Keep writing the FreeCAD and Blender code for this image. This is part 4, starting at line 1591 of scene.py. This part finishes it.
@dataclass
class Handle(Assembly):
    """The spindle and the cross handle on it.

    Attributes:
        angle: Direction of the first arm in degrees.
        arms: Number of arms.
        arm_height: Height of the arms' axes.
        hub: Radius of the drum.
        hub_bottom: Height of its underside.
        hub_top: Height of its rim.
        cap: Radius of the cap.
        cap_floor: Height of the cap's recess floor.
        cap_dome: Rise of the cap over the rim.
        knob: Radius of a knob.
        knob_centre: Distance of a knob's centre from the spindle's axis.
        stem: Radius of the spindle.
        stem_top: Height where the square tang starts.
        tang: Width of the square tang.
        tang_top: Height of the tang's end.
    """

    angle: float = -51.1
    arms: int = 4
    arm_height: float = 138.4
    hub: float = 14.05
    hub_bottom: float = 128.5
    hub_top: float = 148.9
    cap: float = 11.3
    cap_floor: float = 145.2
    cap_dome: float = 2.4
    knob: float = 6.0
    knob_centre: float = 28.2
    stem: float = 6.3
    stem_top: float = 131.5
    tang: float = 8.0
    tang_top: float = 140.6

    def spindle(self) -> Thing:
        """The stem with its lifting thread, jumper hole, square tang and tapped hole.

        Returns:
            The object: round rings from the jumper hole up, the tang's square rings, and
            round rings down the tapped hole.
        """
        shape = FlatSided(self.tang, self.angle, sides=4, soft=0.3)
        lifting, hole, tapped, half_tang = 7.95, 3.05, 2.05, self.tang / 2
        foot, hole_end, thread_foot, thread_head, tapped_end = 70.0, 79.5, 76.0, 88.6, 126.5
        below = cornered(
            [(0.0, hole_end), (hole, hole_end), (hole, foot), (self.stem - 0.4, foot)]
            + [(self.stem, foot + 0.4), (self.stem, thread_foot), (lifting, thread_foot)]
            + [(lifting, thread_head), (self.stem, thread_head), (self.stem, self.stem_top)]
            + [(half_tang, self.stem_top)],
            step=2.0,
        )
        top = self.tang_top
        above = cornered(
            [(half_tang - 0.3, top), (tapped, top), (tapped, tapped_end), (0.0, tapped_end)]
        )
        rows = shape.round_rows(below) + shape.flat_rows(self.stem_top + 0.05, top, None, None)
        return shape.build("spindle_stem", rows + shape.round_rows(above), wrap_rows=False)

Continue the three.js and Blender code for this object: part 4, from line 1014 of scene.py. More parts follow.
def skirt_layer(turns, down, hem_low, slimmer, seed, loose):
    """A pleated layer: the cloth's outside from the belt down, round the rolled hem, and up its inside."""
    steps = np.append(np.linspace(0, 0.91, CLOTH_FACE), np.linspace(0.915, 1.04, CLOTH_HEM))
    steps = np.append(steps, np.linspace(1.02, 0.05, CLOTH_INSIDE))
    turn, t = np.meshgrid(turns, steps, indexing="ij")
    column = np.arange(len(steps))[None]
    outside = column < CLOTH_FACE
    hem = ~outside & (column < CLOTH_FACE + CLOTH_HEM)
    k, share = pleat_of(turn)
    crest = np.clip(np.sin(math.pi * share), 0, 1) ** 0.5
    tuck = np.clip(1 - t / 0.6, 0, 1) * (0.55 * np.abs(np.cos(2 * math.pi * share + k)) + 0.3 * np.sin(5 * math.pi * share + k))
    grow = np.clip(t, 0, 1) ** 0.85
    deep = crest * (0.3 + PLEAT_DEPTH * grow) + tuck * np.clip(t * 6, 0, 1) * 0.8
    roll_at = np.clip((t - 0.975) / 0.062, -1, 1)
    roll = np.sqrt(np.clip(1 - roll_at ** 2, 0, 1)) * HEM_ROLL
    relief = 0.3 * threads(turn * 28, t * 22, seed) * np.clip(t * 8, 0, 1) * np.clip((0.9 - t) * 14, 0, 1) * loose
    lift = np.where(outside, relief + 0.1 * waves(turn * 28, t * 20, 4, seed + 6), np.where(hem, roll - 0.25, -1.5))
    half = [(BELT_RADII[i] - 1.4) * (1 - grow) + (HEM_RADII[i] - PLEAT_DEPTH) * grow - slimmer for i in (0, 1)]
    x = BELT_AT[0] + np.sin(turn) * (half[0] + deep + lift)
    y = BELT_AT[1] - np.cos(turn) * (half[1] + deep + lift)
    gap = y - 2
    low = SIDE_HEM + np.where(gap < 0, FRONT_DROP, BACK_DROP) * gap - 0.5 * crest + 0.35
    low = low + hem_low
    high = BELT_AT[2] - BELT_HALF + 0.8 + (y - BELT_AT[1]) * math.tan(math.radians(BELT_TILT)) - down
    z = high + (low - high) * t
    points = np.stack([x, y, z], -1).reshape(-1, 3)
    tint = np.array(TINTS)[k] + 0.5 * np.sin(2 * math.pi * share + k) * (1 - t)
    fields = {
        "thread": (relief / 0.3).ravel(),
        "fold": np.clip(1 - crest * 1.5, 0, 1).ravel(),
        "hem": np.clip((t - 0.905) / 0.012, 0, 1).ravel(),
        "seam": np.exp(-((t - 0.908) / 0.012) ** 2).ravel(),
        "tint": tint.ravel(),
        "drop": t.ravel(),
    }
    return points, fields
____
Problem description –
Please reproduce each record precisely as written.

Task solution –
Keep writing the FreeCAD and Blender code for this image. This is part 4, starting at line 1591 of scene.py. This part finishes it.
@dataclass
class Handle(Assembly):
    """The spindle and the cross handle on it.

    Attributes:
        angle: Direction of the first arm in degrees.
        arms: Number of arms.
        arm_height: Height of the arms' axes.
        hub: Radius of the drum.
        hub_bottom: Height of its underside.
        hub_top: Height of its rim.
        cap: Radius of the cap.
        cap_floor: Height of the cap's recess floor.
        cap_dome: Rise of the cap over the rim.
        knob: Radius of a knob.
        knob_centre: Distance of a knob's centre from the spindle's axis.
        stem: Radius of the spindle.
        stem_top: Height where the square tang starts.
        tang: Width of the square tang.
        tang_top: Height of the tang's end.
    """

    angle: float = -51.1
    arms: int = 4
    arm_height: float = 138.4
    hub: float = 14.05
    hub_bottom: float = 128.5
    hub_top: float = 148.9
    cap: float = 11.3
    cap_floor: float = 145.2
    cap_dome: float = 2.4
    knob: float = 6.0
    knob_centre: float = 28.2
    stem: float = 6.3
    stem_top: float = 131.5
    tang: float = 8.0
    tang_top: float = 140.6

    def spindle(self) -> Thing:
        """The stem with its lifting thread, jumper hole, square tang and tapped hole.

        Returns:
            The object: round rings from the jumper hole up, the tang's square rings, and
            round rings down the tapped hole.
        """
        shape = FlatSided(self.tang, self.angle, sides=4, soft=0.3)
        lifting, hole, tapped, half_tang = 7.95, 3.05, 2.05, self.tang / 2
        foot, hole_end, thread_foot, thread_head, tapped_end = 70.0, 79.5, 76.0, 88.6, 126.5
        below = cornered(
            [(0.0, hole_end), (hole, hole_end), (hole, foot), (self.stem - 0.4, foot)]
            + [(self.stem, foot + 0.4), (self.stem, thread_foot), (lifting, thread_foot)]
            + [(lifting, thread_head), (self.stem, thread_head), (self.stem, self.stem_top)]
            + [(half_tang, self.stem_top)],
            step=2.0,
        )
        top = self.tang_top
        above = cornered(
            [(half_tang - 0.3, top), (tapped, top), (tapped, tapped_end), (0.0, tapped_end)]
        )
        rows = shape.round_rows(below) + shape.flat_rows(self.stem_top + 0.05, top, None, None)
        return shape.build("spindle_stem", rows + shape.round_rows(above), wrap_rows=False)

Continue the three.js and Blender code for this object: part 4, from line 1014 of scene.py. More parts follow.
def skirt_layer(turns, down, hem_low, slimmer, seed, loose):
    """A pleated layer: the cloth's outside from the belt down, round the rolled hem, and up its inside."""
    steps = np.append(np.linspace(0, 0.91, CLOTH_FACE), np.linspace(0.915, 1.04, CLOTH_HEM))
    steps = np.append(steps, np.linspace(1.02, 0.05, CLOTH_INSIDE))
    turn, t = np.meshgrid(turns, steps, indexing="ij")
    column = np.arange(len(steps))[None]
    outside = column < CLOTH_FACE
    hem = ~outside & (column < CLOTH_FACE + CLOTH_HEM)
    k, share = pleat_of(turn)
    crest = np.clip(np.sin(math.pi * share), 0, 1) ** 0.5
    tuck = np.clip(1 - t / 0.6, 0, 1) * (0.55 * np.abs(np.cos(2 * math.pi * share + k)) + 0.3 * np.sin(5 * math.pi * share + k))
    grow = np.clip(t, 0, 1) ** 0.85
    deep = crest * (0.3 + PLEAT_DEPTH * grow) + tuck * np.clip(t * 6, 0, 1) * 0.8
    roll_at = np.clip((t - 0.975) / 0.062, -1, 1)
    roll = np.sqrt(np.clip(1 - roll_at ** 2, 0, 1)) * HEM_ROLL
    relief = 0.3 * threads(turn * 28, t * 22, seed) * np.clip(t * 8, 0, 1) * np.clip((0.9 - t) * 14, 0, 1) * loose
    lift = np.where(outside, relief + 0.1 * waves(turn * 28, t * 20, 4, seed + 6), np.where(hem, roll - 0.25, -1.5))
    half = [(BELT_RADII[i] - 1.4) * (1 - grow) + (HEM_RADII[i] - PLEAT_DEPTH) * grow - slimmer for i in (0, 1)]
    x = BELT_AT[0] + np.sin(turn) * (half[0] + deep + lift)
    y = BELT_AT[1] - np.cos(turn) * (half[1] + deep + lift)
    gap = y - 2
    low = SIDE_HEM + np.where(gap < 0, FRONT_DROP, BACK_DROP) * gap - 0.5 * crest + 0.35
    low = low + hem_low
    high = BELT_AT[2] - BELT_HALF + 0.8 + (y - BELT_AT[1]) * math.tan(math.radians(BELT_TILT)) - down
    z = high + (low - high) * t
    points = np.stack([x, y, z], -1).reshape(-1, 3)
    tint = np.array(TINTS)[k] + 0.5 * np.sin(2 * math.pi * share + k) * (1 - t)
    fields = {
        "thread": (relief / 0.3).ravel(),
        "fold": np.clip(1 - crest * 1.5, 0, 1).ravel(),
        "hem": np.clip((t - 0.905) / 0.012, 0, 1).ravel(),
        "seam": np.exp(-((t - 0.908) / 0.012) ** 2).ravel(),
        "tint": tint.ravel(),
        "drop": t.ravel(),
    }
    return points, fields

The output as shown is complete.